Byrne is much more clear cut in her introduction to the Lisle Letters. She places Elizabeth Lucy as being a nineteen-year-old widow  of  Lancastrian connections from an established Hampshire family holding a number of manors when she met the king.

 

Whoever the elusive Elizabeth really was she is the mother of Arthur Plantagenet (born anytime between 1461 and 1475 depending upon which source you read but Byrne opts for 1462) who is referenced as having family in Hampshire, a fact which is corroborated in the Lisle Letters which locates the Wayte family, or parts of it, in Titchfield. Arthur also had a sister called Elizabeth (born 1464 ish), though apparently we can’t even agree on that, some researchers argue that actually she was called Margaret…so there’s either a name error or possibly two daughters.  And of course, some historians argue that because of the possible difference in their ages Arthur and Elizabeth might not have had the same mother (yes I know, if there’s only about three years between them that its not an issue but there is a reference which suggests Arthur was born in 1475 -so a lot of ifs, buts and maybes.)

Any way, Elizabeth daughter of Edward IV married Thomas Lumley of Durham. The Duchess of Cambridge is numbered among her descendants. Further evidence as to Elizabeth’s royal father is provided by the papal dispensation which allowed Elizabeth’s son Roger to marry Anne Conyers – the two of them being related within the prohibited degrees of affinity (something like fourth cousins) Testamenta Eboracensia 3 (Surtees Soc., vol. 45) (1865): 355).

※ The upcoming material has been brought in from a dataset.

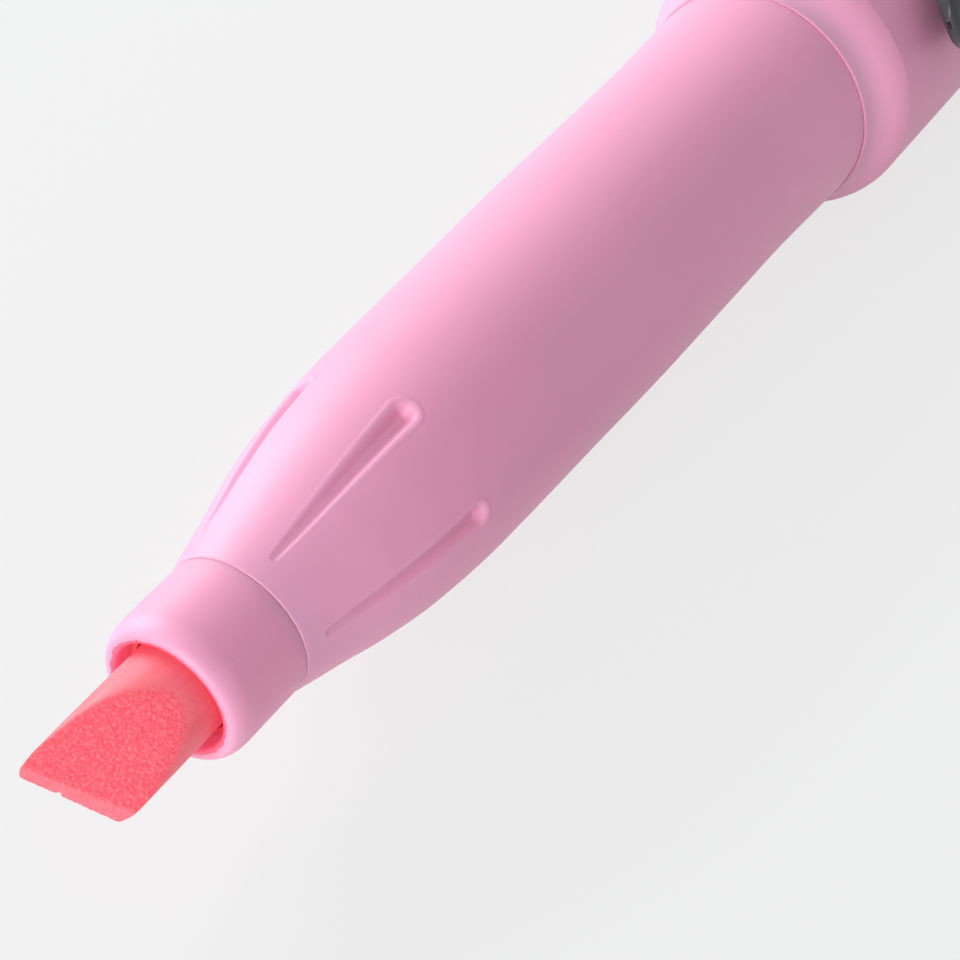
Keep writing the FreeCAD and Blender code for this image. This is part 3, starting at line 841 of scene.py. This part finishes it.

History isn’t totally sure what happened to Elizabeth Lucy nee Wayte. She simply disappears from the records which suggests that either the king was no longer interested in her, she died or if she was from the lower social orders simply got on with her life along with countless other undocumented medieval people.  Putting a post on Elizabeth Lucy together is rather like a composite character exercise!

Edward IV did have other illegitimate children, not counting his children with Elizabeth Woodville who found themselves delegitimised by their Uncle Richard, but history doesn’t provide them with mothers. Grace Plantagenet, for example, turns up at the funeral of Elizabeth Woodville but beyond that we know very little.  There is a tantalising hint of an unknown daughter marrying into the Musgrave family but it was unsupported by any evidence. There’s a better evidenced possibility of the wife of the 6th Baron Audley being one of Edward IV’s daughters – though I’m sure that there are probably arguments for her being someone else entirely!

 

Ashdown-Hill, John (1999) ‘The Elusive Mistress: Elizabeth Lucy and Her Family’ in The Richardian  11 (June 1999), pp. 490–505. 31

Crawford, Anne. (2007)  The Yorkists: The History of a Dynasty. London: Continuum

Given-Wilson & A. Curteis (1984) Royal Bastards of Medieval London:Routledge and Keegan

England

Hicks, Michael. (2002) English Political Culture in the Fifteenth Century.  New York: Routledge

Hicks, Micael (2004) Edward IV London: Bloomsbury

Ross, Charles Derek. (1997)  Edward IV (English Monarchs Series)  New Haven and London: Yale University Press

St. Clare Byrne, Murial (1983) The Lisle Letters: An Abridgement

Weir, Alison (1994) The Princes In The Tower  London:Random House

http://www.thomasmorestudies.org/docs/Richard.pdf

Elizabeth Waite, in Lundy, Darryl. The Peerage: A genealogical survey of the peerage of Britain as well as the royal families of Europe.